What interest rate do Colorado tax lien certificates pay?

The rate is set by statute at nine percentage points above the federal discount rate at the Kansas City Federal Reserve as of September 1, rounded to the nearest full percent, and it is fixed for the life of that certificate. In recent years the published rate has landed in the low-to-mid teens, but it changes annually β€” always read the current year's sale notice rather than assuming last year's number.

Do I get my premium bid back in Colorado?

No. The premium you bid above the tax debt is not refunded on redemption and it earns no interest. You receive the tax debt plus statutory interest on that debt only. This is why a fast redemption on a heavily bid-up lien can produce a negative return even though the certificate paid its stated rate.

How long is the redemption period on a Colorado tax lien?

Three years from the date of the tax lien sale. During that window the owner or another party in interest can redeem and cash you out with interest. Only after the three years expire may the certificate holder apply for a treasurer's deed, and that application carries its own notice requirements, title work and fees.

Will I get the house if nobody redeems?

Not automatically, and not the way it worked historically. After Tyler v. Hennepin County (2023), Colorado revised its treasurer's deed process so the property is exposed to public auction and surplus equity above the lien is preserved for the former owner. Underwrite Colorado liens as fixed-income instruments, and confirm the current deed procedure with the county treasurer before you bid.

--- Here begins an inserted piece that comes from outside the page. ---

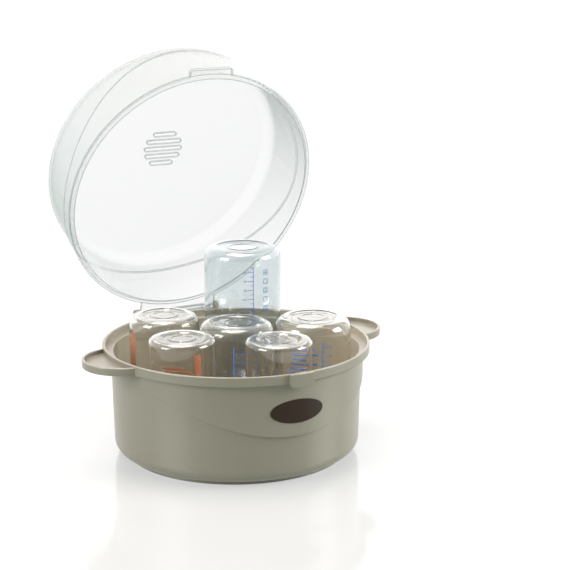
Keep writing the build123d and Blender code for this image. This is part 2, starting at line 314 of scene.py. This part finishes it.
def refined(profile, low, high, spacing):
    """The profile with points added wherever it runs between two heights, at most spacing apart."""
    steps = np.hypot(*np.diff(profile, axis=0).T)
    middle = (profile[1:, 1] + profile[:-1, 1]) / 2
    inside = (middle > low) & (middle < high)
    counts = np.where(inside, np.ceil(steps / spacing), 1).astype(int)
    start = np.repeat(profile[:-1], counts, axis=0)
    run = np.repeat(np.diff(profile, axis=0), counts, axis=0)
    done = np.arange(counts.sum()) - np.repeat(np.cumsum(counts) - counts, counts)
    share = (done / np.repeat(counts, counts))[:, None]
    return np.concatenate([start + run * share, profile[-1:]])


print("a corner with an arc has", len(rounded([(0, 0, 0), (9, 0, 2), (9, 9, 0)])) - 2, "points")

# %% Grids


def new_piece(name, mesh, material, body):
    """Puts a mesh into the scene with smooth faces, its finish and its body."""
    mesh.polygons.foreach_set("use_smooth", np.ones(len(mesh.polygons), bool))
    mesh.materials.append(material)
    piece = bpy.data.objects.new(name, mesh)
    bpy.context.scene.collection.objects.link(piece)
    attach(piece, body)
    return piece


def signed_volume(points, faces):
    """The volume inside closed faces: the sum of a . (b x c) / 6 over their triangles."""
    fans = [faces[:, [0, i, i + 1]] for i in range(1, faces.shape[1] - 1)]
    a, b, c = np.moveaxis(points[np.concatenate(fans)], 1, 0)
    return float(np.einsum("ij,ij->i", a, np.cross(b, c)).sum() / 6)


def poled_mesh(name, grid, first_pole, last_pole):
    """A closed mesh: a grid of rows x columns points that wraps round, with a pole at each end."""
    rows, columns = grid.shape[:2]
    index = np.arange(rows * columns).reshape(rows, columns)
    beside = np.roll(index, -1, axis=1)
    quads = np.stack([index[:-1], beside[:-1], beside[1:], index[1:]], axis=-1).reshape(-1, 4)
    first, last = (np.full(columns, rows * columns + i) for i in (0, 1))
    fans = np.concatenate([np.stack([first, beside[0], index[0]], axis=-1),
                           np.stack([last, index[-1], beside[-1]], axis=-1)])
    points = np.concatenate([grid.reshape(-1, 3), [first_pole, last_pole]])
    volume = signed_volume(points, quads) + signed_volume(points, fans)
    if volume < 0:
        quads, fans = quads[:, ::-1], fans[:, ::-1]
    mesh = bpy.data.meshes.new(name)
    mesh.from_pydata((points * MM).tolist(), [], quads.tolist() + fans.tolist())
    print(f"{name}: {len(quads) + len(fans)} faces, {abs(volume) / 1000:.1f} cubic centimetres")
    return mesh


COLUMNS = 144
ANGLES = np.linspace(0, 2 * math.pi, COLUMNS, endpoint=False)


def turned(profile):
    """The grid r cos a, r sin a, z of a profile's inner points, one row per point."""
    r, z = profile[1:-1, :1], profile[1:-1, 1:]
    return np.stack([r * np.cos(ANGLES), r * np.sin(ANGLES), z + 0 * ANGLES], axis=-1)


print("one turn has", COLUMNS, "columns")

# %% [markdown]
# ## The bottles
# Each bottle is blown clear plastic, upside down on its mouth. The base that faces up has a
# rounded heel, a narrow standing ring and a shallow dish with a ring in it, and these bend the
# light into the bright ovals of the photograph. The neck has a real screw thread: a ridge whose
# height on the neck goes up by one pitch in each turn, so it can't come from turning a profile
# alone.

# %% Bottle shape
WALL = 1.6
NECK_RADIUS = 24.0
NECK_HEIGHT = 16.0
NECK_SLACK = 0.01
SHOULDER_HEIGHT = 11.0
DISH_DEPTH = 1.6
STANDING_RING = 7.0
BEAD_SHARE = 0.55
BEAD_RISE = 0.45
BEAD_FOOT, BEAD_TOP = 1.6, 0.8
THREAD_PITCH = 4.6
THREAD_WIDTH = 2.4
THREAD_RISE = 1.05
THREAD_START, THREAD_END = 2.2, 10.6
THREAD_POWER = 1.5
THREAD_ROWS = 0.35
HEELS = {"bottle_front": 5.0, "bottle_left": 5.0, "bottle_rear_left": 8.0,
         "bottle_rear_right": 9.0, "bottle_right": 11.0, "bottle_centre": 10.0}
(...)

What is endorsement or subtaxing in Colorado?

If taxes go delinquent again in a later year, the existing certificate holder generally may pay them and have the amount endorsed onto the certificate, where it also accrues interest at face value with no premium. It compounds your position and blocks a competing lienholder, but it is a real annual cash call. Confirm the window and rate with the specific county treasurer.

Informational only β€” not legal or investment advice. Confirm rules with the county and consult a licensed professional before bidding.